Jose Ignacio Gomez grew up in a coffee producing family. Over the years, he’s developed a good palate and an eye for good coffee. He grows coffee on 6.5 hectares alongside oranges, lemons, and avocados. During the harvest, he, his family, and team of trained harvesters hand-pick the ripest red coffee cherries and process the harvest in their own micro wet mill on their farm.

Several years ago, Jose Ignacio built a custom solar dryer on the farm near the wet mill. Three tiers of raised drying beds are arranged under the plastic roof, which allows light to enter and the farm’s crosswinds to control the temperature by passing through the open ends of the dryer. Jose oriented the dryer precisely to use the crosswinds for this temperature control purpose. When coffee is first harvested, in the case of naturally processed coffees, it is placed on the lowest bed. As it dries, it is moved to the top tier, where it remains until it reaches the desired humidity and is ready to be transferred to the bodega storage area for a period of rest prior to export known as reposo, when all the flavors that will be perceived in the cup stabilize.
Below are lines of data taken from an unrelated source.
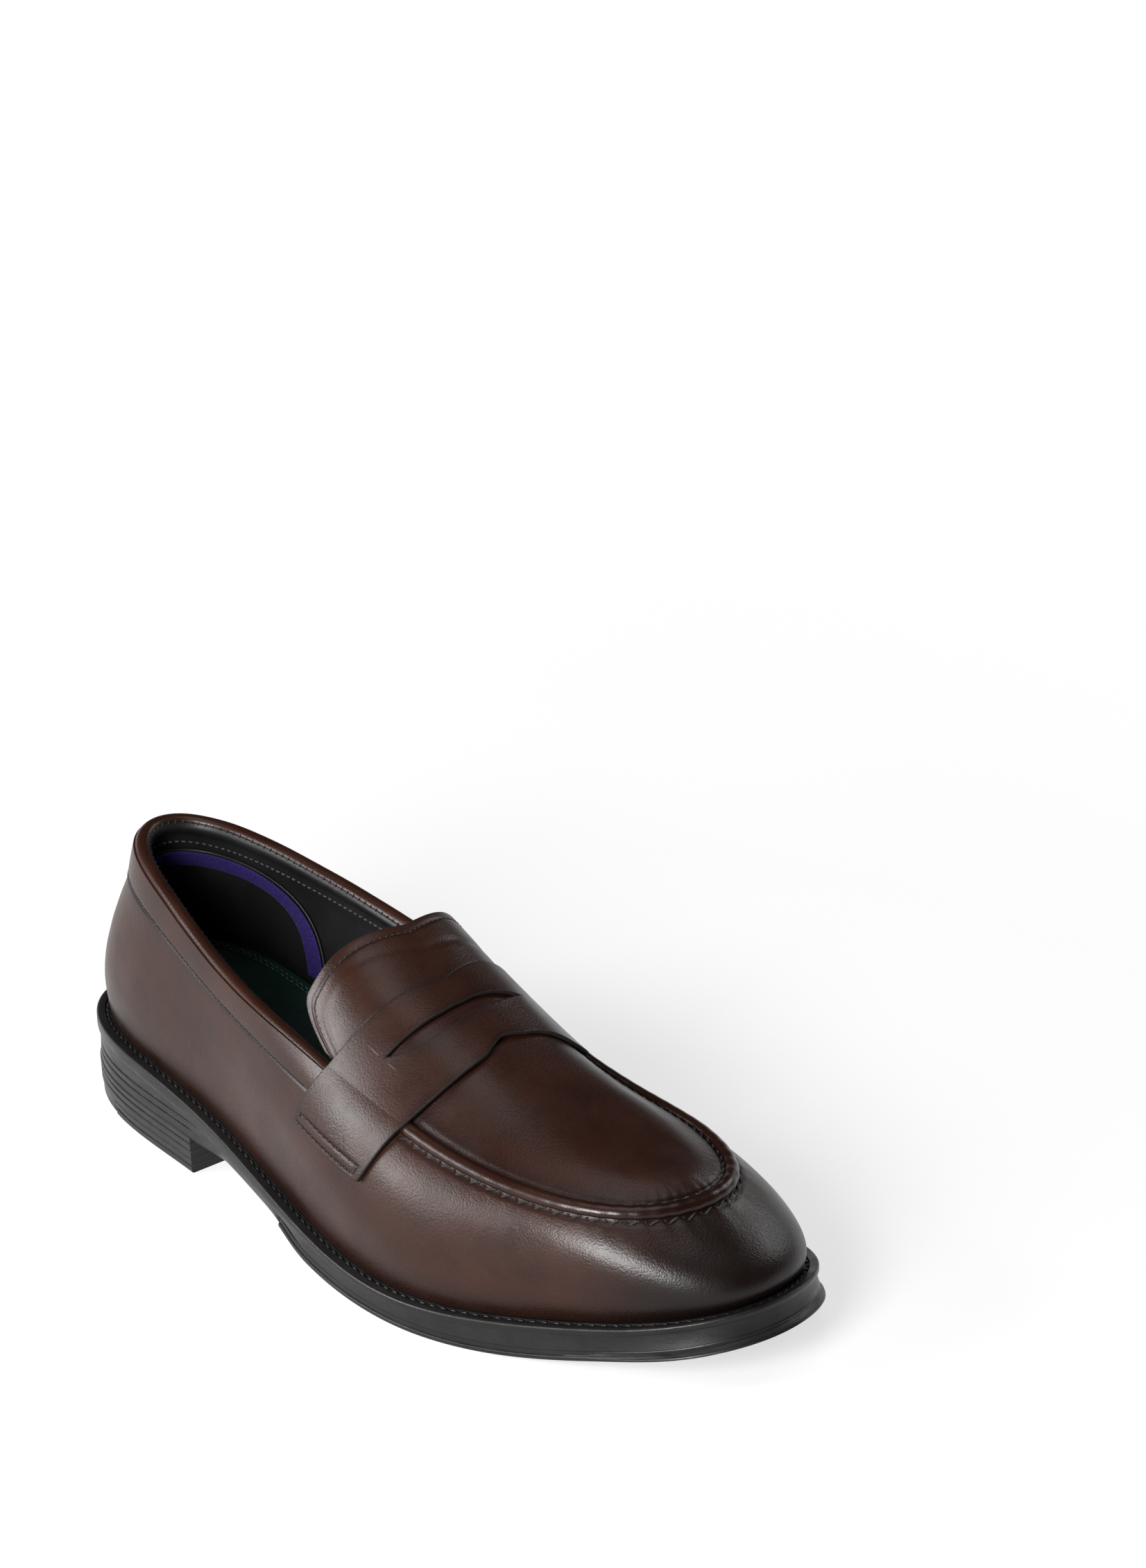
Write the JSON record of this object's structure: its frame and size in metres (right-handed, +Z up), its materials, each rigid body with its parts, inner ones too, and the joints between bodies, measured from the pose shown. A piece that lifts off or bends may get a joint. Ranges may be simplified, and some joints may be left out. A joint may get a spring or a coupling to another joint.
{
  "type": "penny loafer",
  "caption": "Men's right-foot penny loafer: brown moccasin-style upper with slotted strap and apron ridge, black lining, green sock and black rubber sole with low stacked heel.",
  "frame": {"origin": "middle of the footprint's bounding box, on the floor the heel and the tread stand on", "axes": "+X towards the toe, +Y towards the medial (inner) side of this right shoe, +Z up"},
  "size_m": [0.3, 0.1081, 0.0947],
  "materials": {
    "apron": "semi-gloss, fine pebble grain",
    "apron_inner_thread": "waxed thread",
    "apron_lining": "matte, smooth",
    "apron_outer_thread": "waxed thread",
    "apron_ridge": "semi-gloss, fine pebble grain",
    "collar_band": "semi-gloss, fine pebble grain",
    "collar_padding": "soft foam",
    "collar_thread": "waxed thread",
    "cork_filler": "ground cork",
    "footbed_cushion": "foam, matte",
    "forefoot_tread": "satin",
    "heel_block": "satin",
    "heel_counter": "pressed fibre board",
    "heel_pocket_lining": "matte, smooth",
    "heel_ribbon": "woven grosgrain",
    "heel_top_piece": "matte",
    "insole_board": "pressed fibre board",
    "outsole": "satin",
    "penny_strap": "semi-gloss, fine pebble grain",
    "quarter_lining": "matte, smooth",
    "side_wall": "semi-gloss, fine pebble grain",
    "sock_liner": "satin",
    "sock_thread": "waxed thread",
    "steel_shank": "plain strip",
    "strap_stitch_lateral": "waxed thread",
    "strap_stitch_medial": "waxed thread",
    "toe_puff": "resin-stiffened cloth",
    "tongue": "semi-gloss, fine pebble grain",
    "tongue_lining": "matte, smooth",
    "tongue_thread": "waxed thread",
    "vamp_lining": "matte, smooth",
    "welt": "satin",
    "welt_thread": "waxed thread"
  },
  "bodies": {
    "shoe": {"apron": "apron", "apron_inner_thread": "apron_inner_thread", "apron_lining": "apron_lining", "apron_outer_thread": "apron_outer_thread", "apron_ridge": "apron_ridge", "collar_band": "collar_band", "collar_padding": "collar_padding", "collar_thread": "collar_thread", "cork_filler": "cork_filler", "footbed_cushion": "footbed_cushion", "forefoot_tread": "forefoot_tread", "heel_block": "heel_block", "heel_counter": "heel_counter", "heel_pocket_lining": "heel_pocket_lining", "heel_ribbon": "heel_ribbon", "heel_top_piece": "heel_top_piece", "insole_board": "insole_board", "outsole": "outsole", "penny_strap": "penny_strap", "quarter_lining": "quarter_lining", "side_wall": "side_wall", "sock_liner": "sock_liner", "sock_thread": "sock_thread", "steel_shank": "steel_shank", "strap_stitch_lateral": "strap_stitch_lateral", "strap_stitch_medial": "strap_stitch_medial", "toe_puff": "toe_puff", "vamp_lining": "vamp_lining", "welt": "welt", "welt_thread": "welt_thread"},
    "tongue": {"tongue": "tongue", "tongue_lining": "tongue_lining", "tongue_thread": "tongue_thread"}
  },
  "joints": [
    {"name": "tongue_lift", "type": "hinge", "parent": "shoe", "child": "tongue", "pos_m": [0.0145, 0.0012, 0.082], "axis": [0, 1, 0], "range_deg": [0, 25], "stiffness_Nm_per_rad": 0.05}
  ]
}
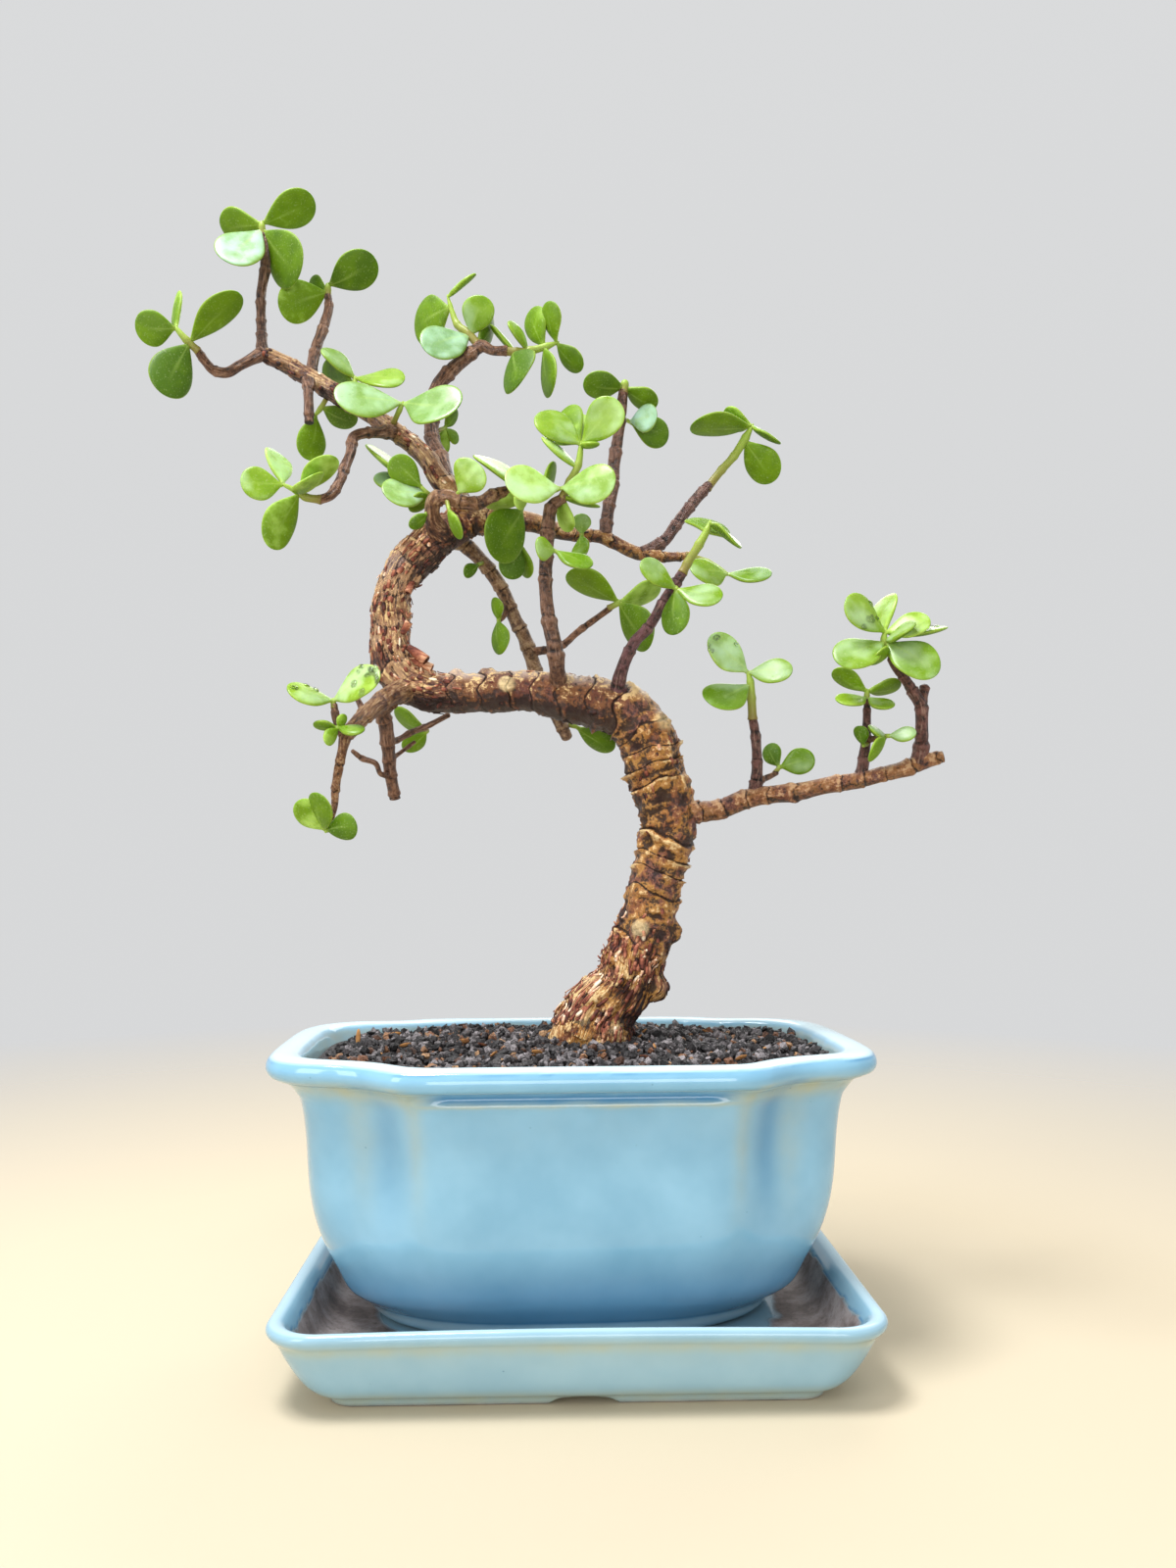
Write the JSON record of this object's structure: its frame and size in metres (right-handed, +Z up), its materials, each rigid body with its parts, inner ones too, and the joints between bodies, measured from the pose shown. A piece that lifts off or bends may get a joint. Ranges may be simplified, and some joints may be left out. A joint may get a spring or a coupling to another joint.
{
  "type": "dwarf jade bonsai in a glazed pot",
  "caption": "Curved-trunk dwarf jade bonsai with round succulent leaves, rooted in dark grit in an oblong sky-blue glazed pot that stands on a matching drip saucer.",
  "frame": {"origin": "middle of the object's box, on the surface that the saucer stands on", "axes": "+Z up, +X along the pot's long side to the right as seen from its front, +Y from the front to the back"},
  "size_m": [0.2476, 0.1288, 0.3612],
  "materials": {
    "pot_glaze": "gloss",
    "saucer_glaze": "gloss",
    "grit": "matte",
    "bark": "matte",
    "leaf": "satin",
    "screen_plastic": "matte"
  },
  "bodies": {
    "root": {"saucer": "saucer_glaze", "pot": "pot_glaze", "soil": "grit", "tree": "bark", "drain_screen_left": "screen_plastic", "drain_screen_right": "screen_plastic", "sprig_crown_top": "leaf", "sprig_crown_back": "leaf", "sprig_crown_left": "leaf", "sprig_low_left": "leaf", "sprig_limb_under": "leaf", "sprig_limb_over": "leaf", "sprig_limb_front": "leaf", "sprig_fork_left": "leaf", "sprig_fork_right": "leaf", "sprig_spike_top": "leaf", "sprig_spike_back": "leaf", "sprig_mid_pale": "leaf", "sprig_mid_gloss": "leaf", "sprig_mid_left": "leaf", "sprig_mid_drop": "leaf", "sprig_right_high": "leaf", "sprig_right_tip": "leaf", "sprig_right_node": "leaf", "sprig_right_low": "leaf", "sprig_heart_right": "leaf", "sprig_heart_front": "leaf", "sprig_heart_low": "leaf", "sprig_stem_node": "leaf", "sprig_limb_bud": "leaf", "sprig_back_twig": "leaf", "sprig_back_leaf": "leaf", "sprig_cluster": "leaf", "sprig_cluster_low": "leaf", "sprig_behind_fork": "leaf", "sprig_long_left": "leaf", "sprig_long_twig": "leaf", "sprig_long_mid": "leaf", "sprig_long_side": "leaf", "sprig_long_bud": "leaf", "sprig_long_end": "leaf", "sprig_near_top": "leaf", "sprig_near_node": "leaf", "sprig_near_low": "leaf", "sprig_back_low": "leaf", "sprig_arch_back": "leaf"}
  },
  "joints": []
}
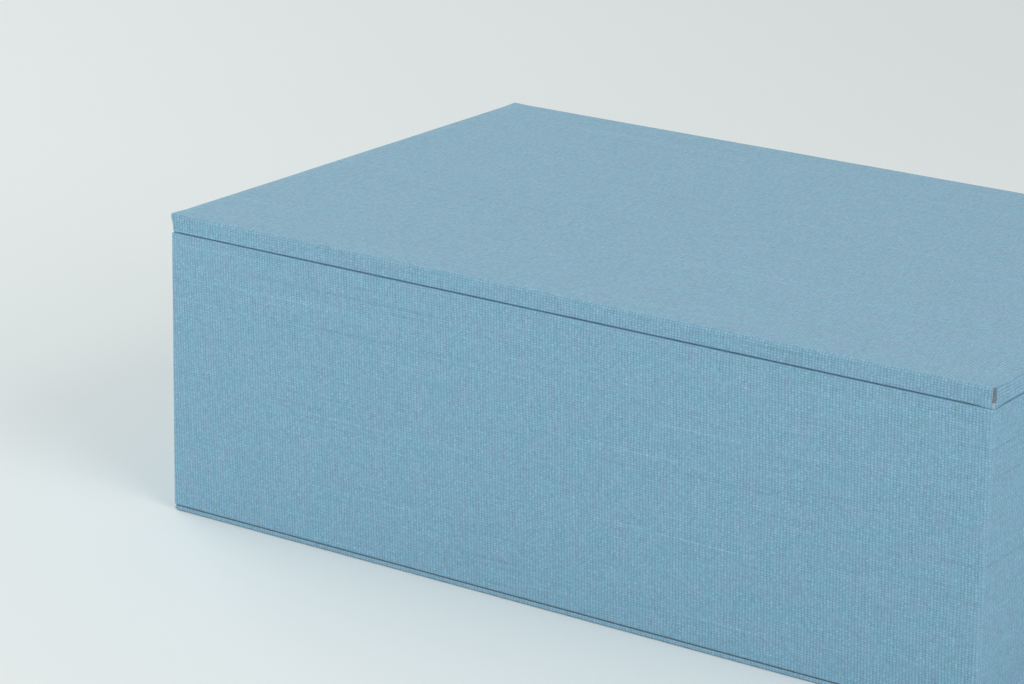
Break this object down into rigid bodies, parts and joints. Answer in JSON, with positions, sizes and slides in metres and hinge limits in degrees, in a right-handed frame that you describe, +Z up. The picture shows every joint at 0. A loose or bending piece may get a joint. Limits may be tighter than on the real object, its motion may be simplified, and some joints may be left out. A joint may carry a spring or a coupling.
{
  "type": "sliding drawer gift box",
  "caption": "Rigid rectangular box wrapped in blue bookcloth, with a thick top panel, seams above and below its walls, and a paper-lined drawer pulled out of a short end by a folded ribbon.",
  "frame": {"origin": "centre of the underside of the case, on the surface that the box stands on", "axes": "+X along the box from the drawer's mouth to the closed end, -Y out of the long front face, +Z up"},
  "size_m": [0.3021, 0.2, 0.1032],
  "materials": {
    "bookcloth": "plain-weave blue bookcloth with slubs, matt",
    "greyboard": "raw brown-grey pulp board",
    "lining_paper": "off-white wove paper, matt",
    "ribbon": "ribbed grosgrain, dark blue"
  },
  "bodies": {
    "case": {"top_ply_1": "greyboard", "top_ply_2": "greyboard", "top_ply_3": "greyboard", "top_cloth": "bookcloth", "front_wall_board": "greyboard", "back_wall_board": "greyboard", "end_wall_board": "greyboard", "wall_cloth": "bookcloth", "base_board": "greyboard", "base_cloth": "bookcloth", "bay_ceiling_lining": "lining_paper", "bay_wall_lining": "lining_paper", "bay_floor_lining": "lining_paper"},
    "drawer": {"drawer_front_board": "greyboard", "drawer_rear_board": "greyboard", "drawer_near_side_board": "greyboard", "drawer_far_side_board": "greyboard", "drawer_base_board": "greyboard", "drawer_cloth": "bookcloth", "drawer_wall_lining": "lining_paper", "drawer_floor_lining": "lining_paper", "drawer_underside_paper": "lining_paper", "pull_ribbon_tail": "ribbon"},
    "pull": {"pull_ribbon_loop": "ribbon"}
  },
  "joints": [
    {"name": "drawer_slide", "type": "slide", "parent": "case", "child": "drawer", "axis": [-1, 0, 0], "range_m": [0, 0.305]},
    {"name": "pull_lift", "type": "hinge", "parent": "drawer", "child": "pull", "pos_m": [-0.15065, 0, 0.05614], "axis": [0, 1, 0], "range_deg": [0, 165]}
  ]
}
Jose is always looking to experiment and improve production, so he was eager to try planting Gesha trees on his property, as several of his colleagues have done. Nestled among the other varietals, Paraiso’s Gesha trees are part of the farm’s greater ecosystem and part of Jose’s ongoing trials to measure the success of different kinds of coffee, both in terms of agronomic performance (yield, pest, and plague resistance) and in terms of consumer appeal, both in variety and process.